-- Begin Data excerpt --

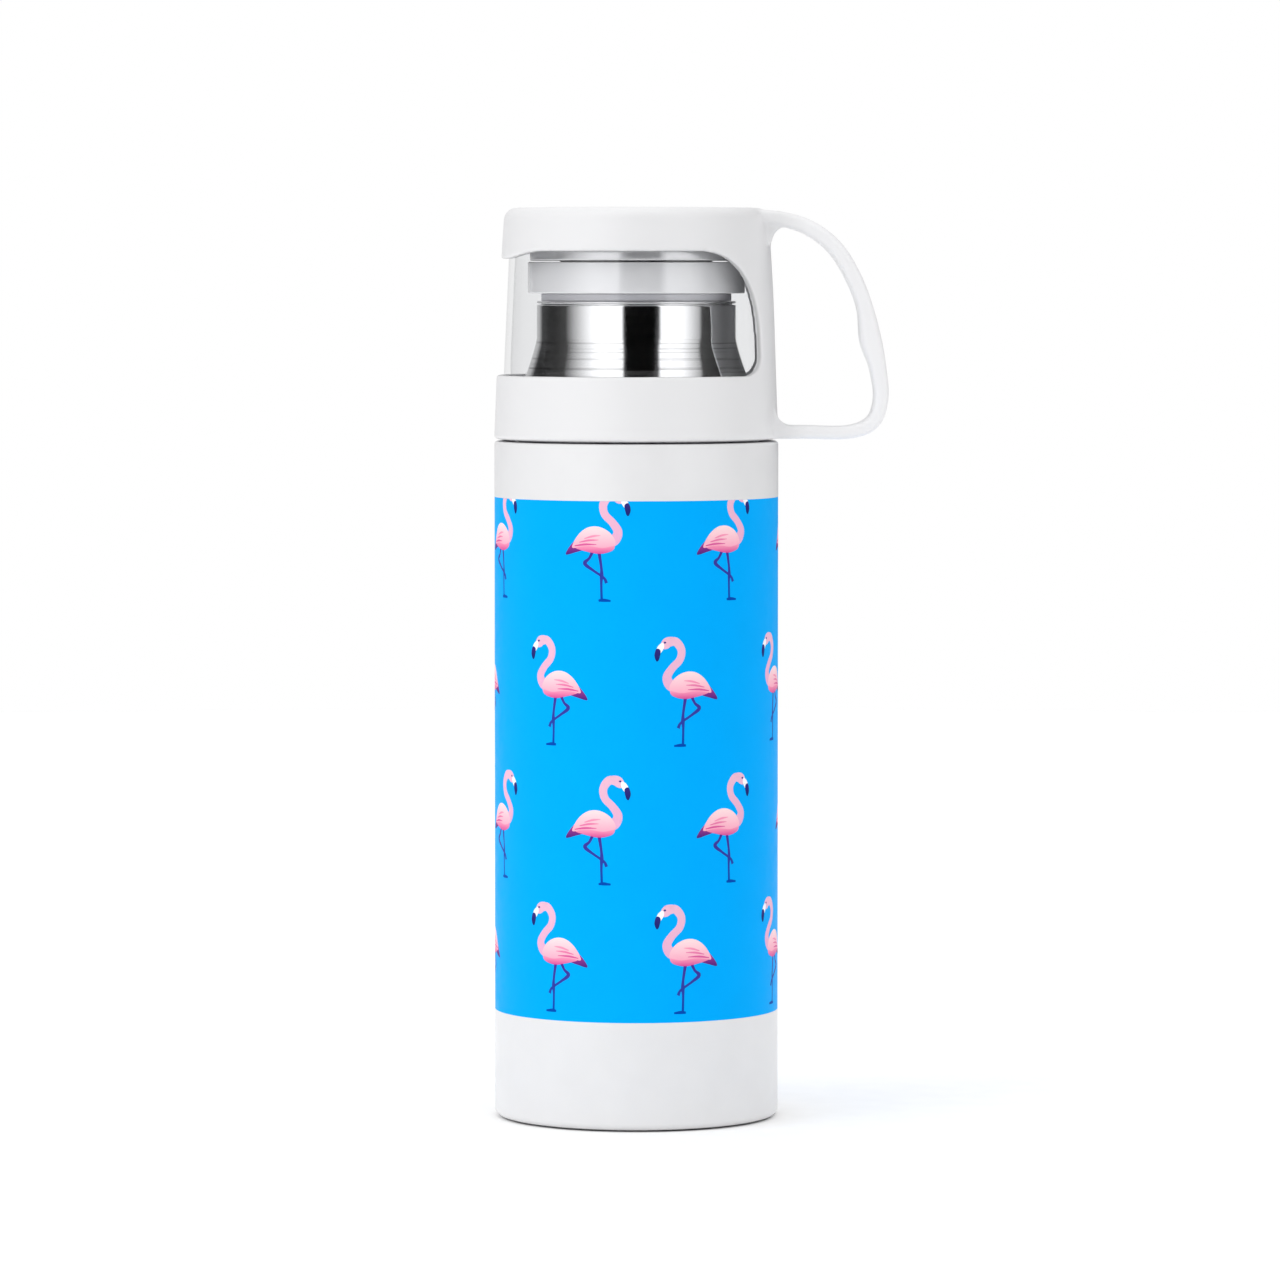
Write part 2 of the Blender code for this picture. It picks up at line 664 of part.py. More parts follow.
def stopper_cover(parent):
    """Top ring round the button, with a low channel under it that pours towards the back."""
    low = FLANGE_HIGH + GAP
    inside, outside = COVER_SKIRT_INSIDE, COVER_SKIRT_OUTSIDE
    profile = [(inside, COVER_SKIRT_LOW), (outside, COVER_SKIRT_LOW), (outside, low)]
    profile += [(COVER_R - COVER_CHAMFER, low), (COVER_R, low + COVER_CHAMFER)]
    profile += [(COVER_R, COVER_SLOPE_LOW), (COVER_TOP_R, COVER_TOP)]
    profile += [(BUTTON_HOLE_R + 0.8, COVER_TOP), (BUTTON_HOLE_R, COVER_TOP - 0.8)]
    profile += [(BUTTON_HOLE_R, low), (inside, low)]
    made = turned("stopper_cover", profile, grey_plastic(), parent)
    near = (-CHANNEL_HALF, CHANNEL_FROM, low - 0.2)
    far = (CHANNEL_HALF, CHANNEL_TO, low + CHANNEL_HIGH)
    channel = box_mesh("pour_channel", near, far)
    boolean(made, "pour_channel", channel, "DIFFERENCE")
    return made


def push_button(parent):
    """Button with a plunger that runs in the core, and a socket for the stem."""
    profile = [(0, BUTTON_TOP), (10.5, BUTTON_TOP - 0.25), (12.8, BUTTON_TOP - 1.0)]
    profile += [(BUTTON_R, BUTTON_TOP - 2.2), (BUTTON_R, BUTTON_LOW), (PLUNGER_R, BUTTON_LOW)]
    profile += [(PLUNGER_R, PLUNGER_LOW), (STEM_HOLE_R, PLUNGER_LOW)]
    profile += [(STEM_HOLE_R, SOCKET_TOP), (0, SOCKET_TOP)]
    return turned("push_button", profile, grey_plastic(), parent, SMALL_SEGMENTS)


def button_spring(parent):
    """Coil spring round the stem, between the core's floor and the plunger."""
    low = CORE_FLOOR + GAP + SPRING_WIRE_R
    high = PLUNGER_LOW - GAP - SPRING_WIRE_R
    count = SPRING_TURNS * SPRING_STEPS
    line = bpy.data.curves.new("button_spring", "CURVE")
    line.dimensions = "3D"
    line.bevel_depth = SPRING_WIRE_R * MM
    line.bevel_resolution = 1
    line.use_fill_caps = True
    spline = line.splines.new("POLY")
    spline.points.add(count)
    for index, point in enumerate(spline.points):
        angle = 2 * pi * index / SPRING_STEPS
        height = low + (high - low) * index / count
        place = Vector((SPRING_R * cos(angle), SPRING_R * sin(angle), height)) * MM
        point.co = (*place, 1.0)
    return add_object("button_spring", line, brushed_steel(), parent)


def valve_stem(parent):
    """Rod from the button down to the valve."""
    profile = [(0, STEM_LOW), (STEM_R, STEM_LOW), (STEM_R, STEM_TOP), (0, STEM_TOP)]
    return turned("valve_stem", profile, grey_plastic(), parent, SMALL_SEGMENTS)


def valve_seal(parent):
    """Soft disc that the spring holds against the plug's seat."""
    high = PLUG_LOW - GAP
    low = high - VALVE_THICK
    profile = [(STEM_R + GAP, low), (VALVE_R - VALVE_CHAMFER, low)]
    profile += [(VALVE_R, low + VALVE_CHAMFER), (VALVE_R, high), (STEM_R + GAP, high)]
    return turned("valve_seal", profile, silicone(), parent, SMALL_SEGMENTS)


def valve_nut(parent):
    """Nut plate on the end of the stem, which holds the soft disc on."""
    high = PLUG_LOW - 2 * GAP - VALVE_THICK
    low = high - NUT_THICK
    profile = [(STEM_R + GAP, low), (NUT_R - VALVE_CHAMFER, low)]
    profile += [(NUT_R, low + VALVE_CHAMFER), (NUT_R, high), (STEM_R + GAP, high)]
    return turned("valve_nut", profile, grey_plastic(), parent, SMALL_SEGMENTS)


def build():
    clear_scene()
    flask = axis_empty("flask")
    stopper_carrier = axis_empty("stopper_carrier", flask)
    stopper = axis_empty("stopper", stopper_carrier)
    button = axis_empty("button", stopper)
    cup_carrier = axis_empty("cup_carrier", stopper_carrier)
    cup = axis_empty("cup", cup_carrier)
    for make in (outer_shell, printed_wrap, steel_neck, inner_vessel, inner_base, radiation_foil,
                 getter_capsule, outer_base, vacuum_seal_plug, base_pad):
        make(flask)
    stopper_gasket(stopper_carrier)
    for make in (stopper_body, neck_seal, stopper_core, stopper_insulation, stopper_cover,
                 button_spring):
        make(stopper)
    for make in (push_button, valve_stem, valve_seal, valve_nut):
        make(button)
    cup_gasket(cup_carrier)
    for make in (cup_frame, cup_insert):
        make(cup)


build()
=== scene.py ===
"""The looks of the vacuum flask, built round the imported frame.

Lengths are in millimetres and MM turns them into metres. The flask's axis is Z, the mug's handle
points along +X and the camera stands towards -Y.
"""

from math import cos, pi, radians, sin, sqrt

import bmesh
import bpy
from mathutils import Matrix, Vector


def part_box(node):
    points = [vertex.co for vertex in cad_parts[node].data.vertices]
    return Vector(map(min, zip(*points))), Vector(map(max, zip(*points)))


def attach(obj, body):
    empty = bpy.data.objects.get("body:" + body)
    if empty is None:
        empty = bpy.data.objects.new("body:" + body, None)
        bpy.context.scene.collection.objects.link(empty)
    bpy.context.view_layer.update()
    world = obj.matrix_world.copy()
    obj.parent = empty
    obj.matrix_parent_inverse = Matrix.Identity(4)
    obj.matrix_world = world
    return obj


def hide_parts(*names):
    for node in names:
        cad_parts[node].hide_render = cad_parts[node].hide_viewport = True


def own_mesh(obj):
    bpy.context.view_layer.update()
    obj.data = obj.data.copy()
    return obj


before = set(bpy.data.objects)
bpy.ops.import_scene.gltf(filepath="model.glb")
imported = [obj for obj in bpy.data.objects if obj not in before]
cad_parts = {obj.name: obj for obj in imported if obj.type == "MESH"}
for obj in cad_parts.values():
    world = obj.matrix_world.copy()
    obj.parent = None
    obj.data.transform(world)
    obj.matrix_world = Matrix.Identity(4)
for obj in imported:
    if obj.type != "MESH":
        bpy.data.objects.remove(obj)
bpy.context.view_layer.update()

MM = 0.001


def span(node):
    """A CAD node's lowest and highest corners, in millimetres."""
    low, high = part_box(node)
    return low / MM, high / MM


SHELL_SPAN = span("outer_shell")
WRAP_SPAN = span("printed_wrap")
NECK_SPAN = span("steel_neck")
VESSEL_SPAN = span("inner_vessel")
FRAME_SPAN = span("cup_frame")
INSERT_SPAN = span("cup_insert")
PLUG_SPAN = span("stopper_body")
COVER_SPAN = span("stopper_cover")
BUTTON_SPAN = span("push_button")

# Bottle
BODY_R = SHELL_SPAN[1].x
SHELL_WALL = 0.8
SHELL_LOW = SHELL_SPAN[0].z
SHOULDER_Z = SHELL_SPAN[1].z
BASE_ROUND = 1.6
SHOULDER_ROUND = 0.8
WRAP_LOW = WRAP_SPAN[0].z
WRAP_HIGH = WRAP_SPAN[1].z
INK_THICK = 0.03
SEAT_ROOM = 0.1  # how far the print's seat lies under the inks
COLLAR_R = 29.1
COLLAR_WALL = 0.8
COLLAR_LOW = 168.4  # where the collar widens into its skirt
COLLAR_HIGH = 178.4
NECK_R = 24.5
NECK_WALL = 0.6
NECK_TOP = NECK_SPAN[1].z
NECK_EDGE = 0.15
NECK_RINGS = (0.5, 0.3)  # extra rings by the neck's top and by the cone keep its side's shading flat
CONE_SIDE = [
    (24.5, 192.6), (24.56, 192.0), (24.95, 190.2), (25.9, 187.0), (27.2, 183.2), (28.4, 180.4),
]
CONE_WALL = (0.72, 0.3)  # the cone's inside lies this much further in and lower
TOOL_MARK_Z = 192.8  # the tool's marks show below this height
TOOL_MARK_FADE = 0.3
LIP_TOP = VESSEL_SPAN[1].z
LIP_ROUND = 0.3
VESSEL_R = VESSEL_SPAN[1].x
VESSEL_NECK_R = 23.0
VESSEL_SEAL_R = 22.45
VESSEL_SEAL_Z = 184.4
VESSEL_WALL = 0.55
VESSEL_SLANT = 0.2  # how much lower the shoulder's inside lies
VESSEL_SIDE = [
    (VESSEL_R, 155.0), (31.2, 159.5), (29.0, 163.6), (26.2, 167.0), (24.0, 171.0), (23.0, 176.0),
]
PAD_ROUND = 0.8
GAP = 0.3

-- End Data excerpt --

* The exercise:
Restate word for word only the lines running from the beginning of the data to the line holding "return made", both included.

* The answer:
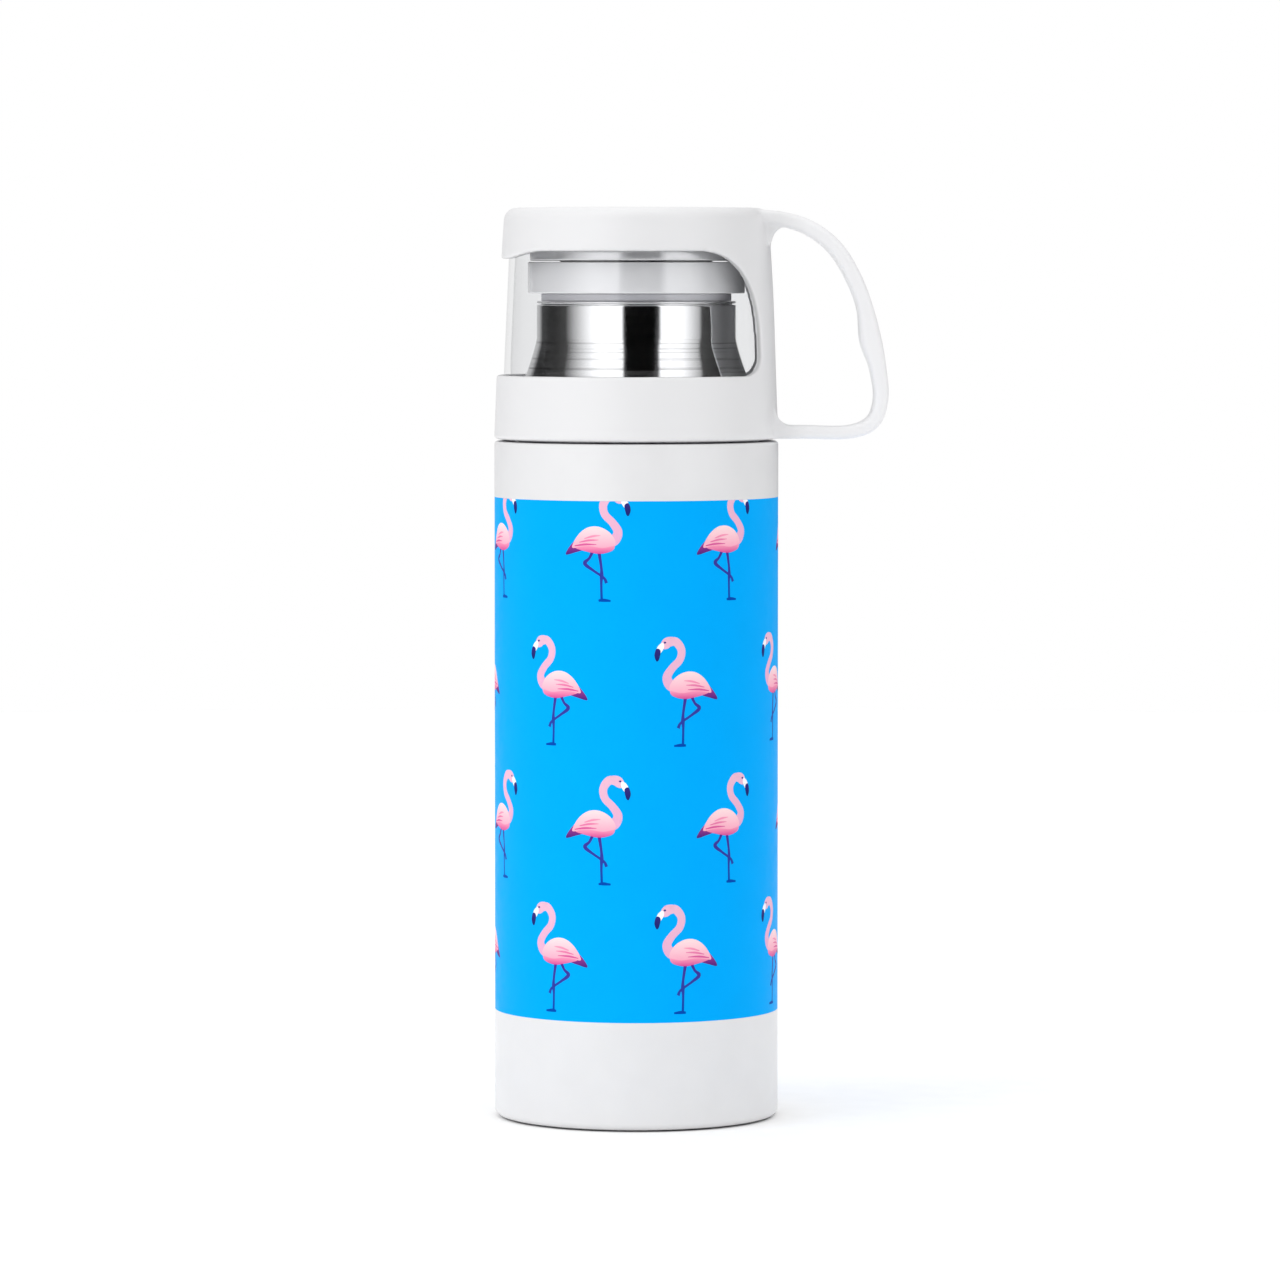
Write part 2 of the Blender code for this picture. It picks up at line 664 of part.py. More parts follow.
def stopper_cover(parent):
    """Top ring round the button, with a low channel under it that pours towards the back."""
    low = FLANGE_HIGH + GAP
    inside, outside = COVER_SKIRT_INSIDE, COVER_SKIRT_OUTSIDE
    profile = [(inside, COVER_SKIRT_LOW), (outside, COVER_SKIRT_LOW), (outside, low)]
    profile += [(COVER_R - COVER_CHAMFER, low), (COVER_R, low + COVER_CHAMFER)]
    profile += [(COVER_R, COVER_SLOPE_LOW), (COVER_TOP_R, COVER_TOP)]
    profile += [(BUTTON_HOLE_R + 0.8, COVER_TOP), (BUTTON_HOLE_R, COVER_TOP - 0.8)]
    profile += [(BUTTON_HOLE_R, low), (inside, low)]
    made = turned("stopper_cover", profile, grey_plastic(), parent)
    near = (-CHANNEL_HALF, CHANNEL_FROM, low - 0.2)
    far = (CHANNEL_HALF, CHANNEL_TO, low + CHANNEL_HIGH)
    channel = box_mesh("pour_channel", near, far)
    boolean(made, "pour_channel", channel, "DIFFERENCE")
    return made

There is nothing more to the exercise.